Tuesday, May 5, 2015

Ancient Greek and the interplay of consciousness and the subconscious

In 1977 I opened in Prague a seminar on Plato for young people who were deprived of higher education. We met once a week. In preparation for each session I chose a text of Plato which I read during the week in the original and then presented to my students in the seminar. This opened to me unprecedented insight into the interplay of my consciousness and my subconscious. For during the week the text ‘went in’ in Ancient Greek, in the seminar I reproduced it in the Czech language. In what ‘form’ did Plato’s thought reside in my subconscious? In Ancient Greek, Plato’s sentences were entering the narrow straits of my consciousness word by word, passing through it, and sinking into my subconscious, losing their verbal form; my understanding of what Plato was saying transcended verbal expression in my subconscious; this is why his thoughts, which ‘went in’ in Ancient Greek, could ‘get out’ in my Czech.

In 1978 I invited Oxford dons to my seminar; the first to visit us was Dr Kathleen Wilkes, in April 1979. She spoke without notes. I let her talk as long as I could follow the thread of her narrative.

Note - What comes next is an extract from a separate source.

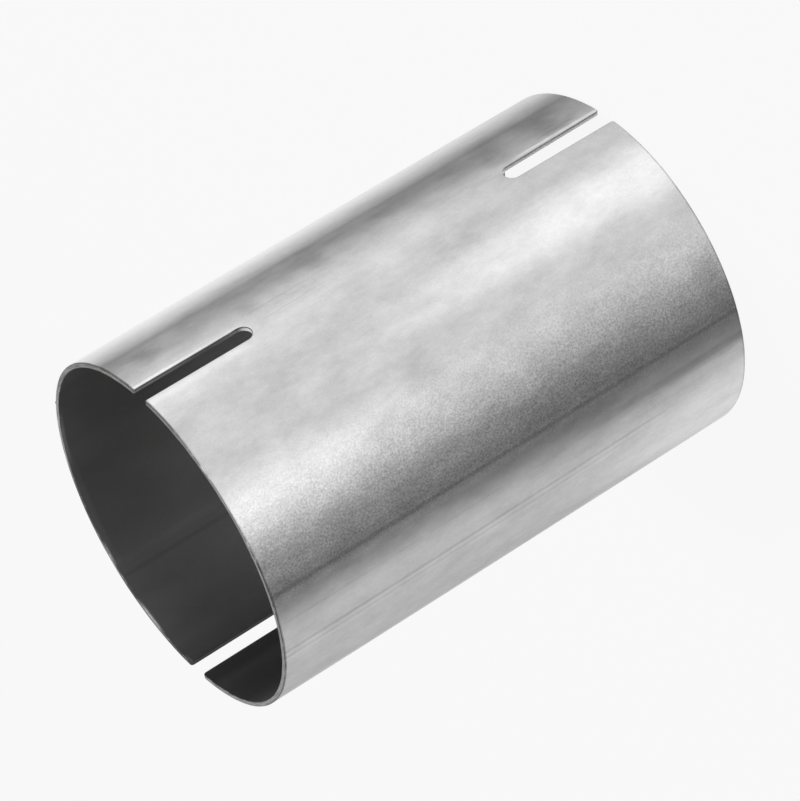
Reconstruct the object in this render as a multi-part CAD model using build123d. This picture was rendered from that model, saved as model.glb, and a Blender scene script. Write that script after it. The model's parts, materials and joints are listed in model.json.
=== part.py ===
# Slotted splice sleeve: a rolled and seam-welded steel tube that slips over the butted ends of two
# pipes. Each end is split by two saw cuts, so that a band clamp round it can close it on its pipe.
# The sleeve stands on one end, with +Z along its axis and its origin at the middle of that end.
# Lengths are in millimetres and angles in degrees.

import math
import os

from build123d import *

# Tube
bore_diameter = 128.0
wall = 1.75
sleeve_length = 197.0

# Slots that let an end close on its pipe: straight sides that run into a full round
slots_per_end = 2
slot_width = 7.0
slot_depth = 45.0
first_slot_angle = 0.0

# Lengthwise weld of the rolled sheet: ground flush outside, rolled down to a low bead on the bore
seam_angle = -73.8
seam_bead_width = 4.0
seam_bead_height = 0.15

# Bevel where the burr was taken off the rims and the slots
edge_break = 0.2

# How far a slot cutter stands out of the wall that it cuts
cutter_overrun = 5.0

bore_radius = bore_diameter / 2
outer_radius = bore_radius + wall


def rolled_tube():
    """The rolled sheet cut square to length, with its two edges meeting at the seam."""
    ring = Circle(outer_radius) - Circle(bore_radius)
    return Rot(0, 0, seam_angle) * extrude(ring, sleeve_length)


def seam_bead():
    """Low crown of weld along the bore, between the bevels of the two rims and let into the wall."""
    half_angle = math.degrees(math.asin(seam_bead_width / 2 / bore_radius))
    left_toe = Vector(bore_radius, 0).rotate(Axis.Z, -half_angle)
    right_toe = Vector(bore_radius, 0).rotate(Axis.Z, half_angle)
    crown = Vector(bore_radius - seam_bead_height, 0)
    root = Vector(bore_radius + wall / 2, 0)
    outline = [ThreePointArc(left_toe, crown, right_toe), Line(right_toe, root), Line(root, left_toe)]
    bead = extrude(make_face(outline), sleeve_length - 2 * edge_break)
    return Pos(0, 0, edge_break) * Rot(0, 0, seam_angle) * bead


def slot_cutter(angle, rim_height):
    """A cutter centred on the rim, so that half its length goes into the tube, through one side."""
    side_plane = Plane(origin=(0, 0, rim_height), x_dir=(0, 0, 1), z_dir=(1, 0, 0))
    outline = side_plane * SlotOverall(2 * slot_depth, slot_width)
    return Rot(0, 0, angle) * extrude(outline, outer_radius + cutter_overrun)


def end_slots():
    """Slots spaced evenly round each end, and in line from one end to the other."""
    angles = [first_slot_angle + 360 * index / slots_per_end for index in range(slots_per_end)]
    return [slot_cutter(angle, rim_height) for angle in angles for rim_height in (0, sleeve_length)]


def break_edges(tube):
    """Bevel every edge that a rim or a slot makes with the tube's skin, inside and outside."""
    skin = tube.faces().filter_by(GeomType.CYLINDER)
    skin = skin.filter_by(lambda face: face.axis_of_rotation.is_parallel(Axis.Z))
    cut_faces = tube.faces() - skin
    return chamfer(skin.edges() & cut_faces.edges(), edge_break)


def splice_sleeve():
    slots = end_slots()
    tube = break_edges(rolled_tube() - slots)
    return tube + (seam_bead() - slots)


if __name__ == "__main__":
    os.makedirs("parts", exist_ok=True)
    export_step(splice_sleeve(), "parts/splice_sleeve.step")
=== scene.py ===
# Slotted splice sleeve of bright rolled sheet, standing on one end in a soft light tent.
# Lengths are in metres and angles in degrees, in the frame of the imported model: +Z runs along the
# sleeve's axis, and the origin is at the middle of the end that it stands on.

import json
import math
from collections import namedtuple

import bmesh
import bpy
from mathutils import Matrix, Vector, noise


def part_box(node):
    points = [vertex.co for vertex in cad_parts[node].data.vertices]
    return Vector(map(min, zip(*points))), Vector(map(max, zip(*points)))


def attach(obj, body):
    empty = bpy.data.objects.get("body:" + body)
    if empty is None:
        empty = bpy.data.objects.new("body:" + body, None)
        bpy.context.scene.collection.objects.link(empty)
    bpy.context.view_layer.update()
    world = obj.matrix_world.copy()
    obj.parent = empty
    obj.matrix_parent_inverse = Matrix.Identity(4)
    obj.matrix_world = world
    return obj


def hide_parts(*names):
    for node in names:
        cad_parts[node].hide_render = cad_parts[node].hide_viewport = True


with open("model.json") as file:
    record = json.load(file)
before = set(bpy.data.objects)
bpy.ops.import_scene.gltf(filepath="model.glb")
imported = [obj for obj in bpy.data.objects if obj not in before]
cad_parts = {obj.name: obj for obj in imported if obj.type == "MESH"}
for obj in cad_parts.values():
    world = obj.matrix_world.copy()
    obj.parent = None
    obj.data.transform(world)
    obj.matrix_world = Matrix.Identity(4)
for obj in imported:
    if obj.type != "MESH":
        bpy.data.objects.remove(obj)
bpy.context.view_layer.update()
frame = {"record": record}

MM = 0.001

# Sizes that the frame gives
mounts = {mount["name"]: mount for mount in frame["record"]["mounts"]}
bore_radius = mounts["pipe_bore"]["dims"]["r_mm"] * MM
outer_radius = mounts["clamp_band_seat"]["dims"]["r_mm"] * MM
sleeve_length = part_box("splice_sleeve")[1][2]
wall = outer_radius - bore_radius
sleeve_middle = Vector((0, 0, sleeve_length / 2))

# Slots of each end: straight sides that run into a full round
slot_angles = (0.0, 180.0)
slot_half_width = 3.5 * MM
slot_depth = 45.0 * MM

# The slots weren't sawn alike. For each slot of the lower and the upper end: how far it is out of
# line across the sheet, how much narrower it is on each side, how far one side flares at the rim, and
# how round its corners with the rim were dressed.
SlotCut = namedtuple("SlotCut", "drift narrower flare corner")
slot_cuts = {
    0: (SlotCut(0.39 * MM, 0.16 * MM, 0.6 * MM, 0.7 * MM), SlotCut(-0.76 * MM, 0.18 * MM, 0.0, 0.3 * MM)),
    2: (SlotCut(0.0, 0.0, 0.0, 0.7 * MM), SlotCut(1.55 * MM, 0.0, 0.0, 0.9 * MM)),
}

# Edges where the burr was taken off, the narrow strip that keeps the skin flat beside them, and how
# unevenly they were dressed
edge_break = 0.2 * MM
edge_strip = 0.12 * MM
skin_inset = edge_break + edge_strip
edge_wobble = 0.05 * MM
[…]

I stopped her each time at the point when I would have lost what she was saying if I let her go on. In this ‘timing’ of her talk I relied entirely on my subconscious, for my consciousness was absorbed by listening to her. Each time I reproduced in Czech what she had said in English. What had been entering the narrow straits of my consciousness and passing into my subconscious in her English was emerging from my subconscious into the narrow straits of my consciousness in my Czech.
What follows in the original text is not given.